A HOLY KNIGHT’S COPY
In vitas pontificum ad Sixtum IV[Treviso or Venice], Giovanni Rosso, 10 February 1485
Fol., 135 unnumbered leaves, missing final blank. Roman letter. Intermittent and mainly marginal foxing, light oil splashes to blank margins of a few ll., ink stain at blank gutter of last two gatherings and spot affecting one word on three ll. of text, blank recto of first fol. soiled. A very good, well-margined copy in c.1700 polished sheep, covers single blind ruled, gilt ornamental motif to outer edges, spine with raised bands, gilt fleurons and foliage decoration in compartments, gilt title label, marbled pastedowns, a.e.r. C16 ms. ex libris “Claudius de Britonis Miles Sanctissimi Sepolchri 1552” and “Nunc vero ex lib. Joannis Morelly doctor” to recto of first, C19 ms. notes in French concerning the ex libris to verso of fly.
A good copy of this incunable edition of Platina’s classic and influential ‘Lives of the popes’ (first 1479), beautifully printed by the Italian Giovanni Rosso, active in Treviso and Venice during the second half of the 15th century.
This volume belonged to Claudius de Britonis, a “miles sanctissimi sepulchri”, meaning knight of the Holy Sepulchre. The Equestrian Order of the Holy Sepulchre traces its origin back to the first crusade. After the capture of Jerusalem in 1099, the order was established, and the mission of its knights – who fought in the subsequent crusades – was to defend the tomb of Christ. In the Renaissance, the Order continued to defend and support the Christian faith in the Holy Land. Claude de Berton (b. 1535), lord of Crillon and Saint Jean de Vassols, “chevalier de l’ordre du Pape et de celui du Roi” (Vie de Louis de Berton de Crillon des Balbes, 1825, p. 170), commanded the troops of the Pope at the siege of Menerbe near Avignone in 1574. The name ‘Berton’ was commonly latinized as “De Britonis” or “Briton”.

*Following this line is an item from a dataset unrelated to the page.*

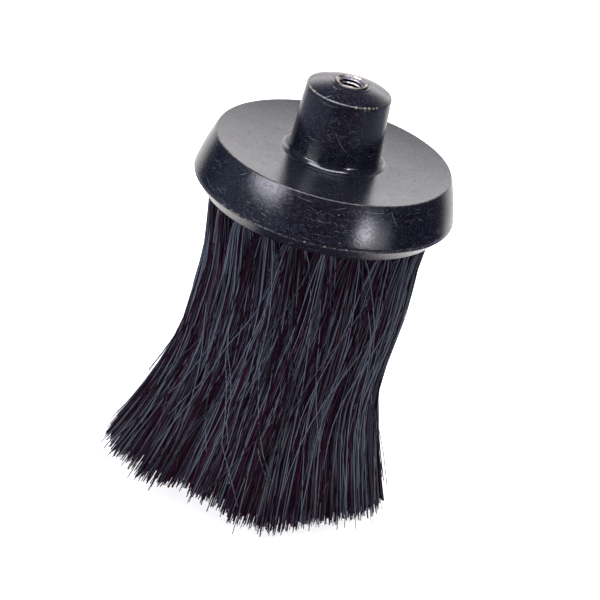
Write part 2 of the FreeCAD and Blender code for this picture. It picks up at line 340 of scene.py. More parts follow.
def scratches(tree, arc, height, cell, width, length, slope, share, offset):
    """Mask of thin, slightly curved scratches, one to a random cell of the unrolled surface.

    cell, width and length are in millimetres; slope is the widest angle from the level, in radians, and
    share the part of the cells that carry a scratch. The offset keeps two layers of scratches apart.
    """
    curve = 0.03
    moved = maths(tree, "ADD", height, offset)
    spot = node(tree, "ShaderNodeCombineXYZ", {0: arc, 1: moved}).outputs[0]
    cells = node(tree, "ShaderNodeTexVoronoi", {"Vector": spot, "Scale": 1 / cell, "Randomness": 1.0},
                 voronoi_dimensions="2D")
    chance = channels(tree, cells.outputs["Color"])
    ends = {0: spot, 1: cells.outputs["Position"]}
    gap = split(tree, node(tree, "ShaderNodeVectorMath", ends, operation="SUBTRACT").outputs[0])
    angle = maths(tree, "MULTIPLY_ADD", chance[0], 2 * slope, -slope)
    cos, sin = maths(tree, "COSINE", angle), maths(tree, "SINE", angle)
    x_sin, y_cos = maths(tree, "MULTIPLY", gap[0], sin), maths(tree, "MULTIPLY", gap[1], cos)
    x_cos, y_sin = maths(tree, "MULTIPLY", gap[0], cos), maths(tree, "MULTIPLY", gap[1], sin)
    across = maths(tree, "SUBTRACT", x_sin, y_cos)
    along = maths(tree, "ADD", x_cos, y_sin)
    curved = maths(tree, "ADD", across, maths(tree, "MULTIPLY", maths(tree, "MULTIPLY", along, along), curve))
    thin = ramp(tree, maths(tree, "ABSOLUTE", curved), width, 0.0)
    ended = ramp(tree, maths(tree, "ABSOLUTE", along), length, length * 0.5)
    there = ramp(tree, chance[1], 1 - share, 1 - share + 0.3 * share)
    return maths(tree, "MULTIPLY", maths(tree, "MULTIPLY", thin, ended), there)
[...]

The Italian Renaissance humanist Bartolomeo Sacchi (1421-1481), was born to a poor family of Piadena. Known as Platina, from the Latin name of his birthplace, he refused to use the surname Sacchi as it betrayed his humble origins. In his youth, he served as a mercenary soldier under Francesco Sforza and Niccolò Piccinino, then studied in Mantua and later in Florence. In 1462, he followed the young cardinal Francesco Gonzaga to Rome and obtained a post in the papal chancery as abbreviator. After a series of disagreements with Pope Paul II, which lead to Platina being imprisoned twice, accused of heresy and even tortured, he obtained the favour of Sixtus IV, who appointed him Prefect of the Vatican Library (the subject of a great fresco by Melozzo da Forlì).
Platina’s ‘Lives of the popes’, from St. Peter up to the accession of Sixtus IV, was the first systematic handbook of Papal history, undertaken at the behest of Sixtus. Elegantly written in the form of individual biographies arranged chronologically, on the model of Suetonius’s ‘De vita caesarum’, this work was based on several written sources, including the Liber pontificalis, on Platina’s own experience and notably oral sources. The author’s aim was to produce a modern work on papal history, improving the Latin of the earlier medieval accounts: “Instead of the confused and often fabulous Chronicles of the Middle ages, we find here for the first time a clear and serviceable handbook of real history. The graphic descriptions, the elegant, perspicuous, and yet concise, style of the work have won for Platina’s “Lives of the Popes” many readers even down to the present day” (Pastor). A remarkably critical and innovative historian, Platina is not always impartial: he is particularly venomous about Paul II, who had made him redundant from his position in the College of Abbreviators (“cruel and an enemy of science”) and had him imprisoned as the author of a defamatory pamphlet. Platina is also often disparaging about the conditions in the Church, mentioning nepotism and corruption.
According to a manuscript note, Jean Morelli is the author of a history of the wars of religion (never printed), in which Berton actively participated. Nevertheless, Jean Morelli (or Morély, 1524-1594) is also the name of a French protestant theologian of Geneva, close to Calvin and author of a treatise on ecclesiastic discipline (‘Traicté de la discipline et police chretienne’, 1564).USTC 991953; ISTC ip00770000; Goff P770; Brunet IV, p. 692; Graesse V, p. 312; BMC VI 897 Not in BM STC It. L.F. von Pastor, The History of the Popes, vol IV (1894).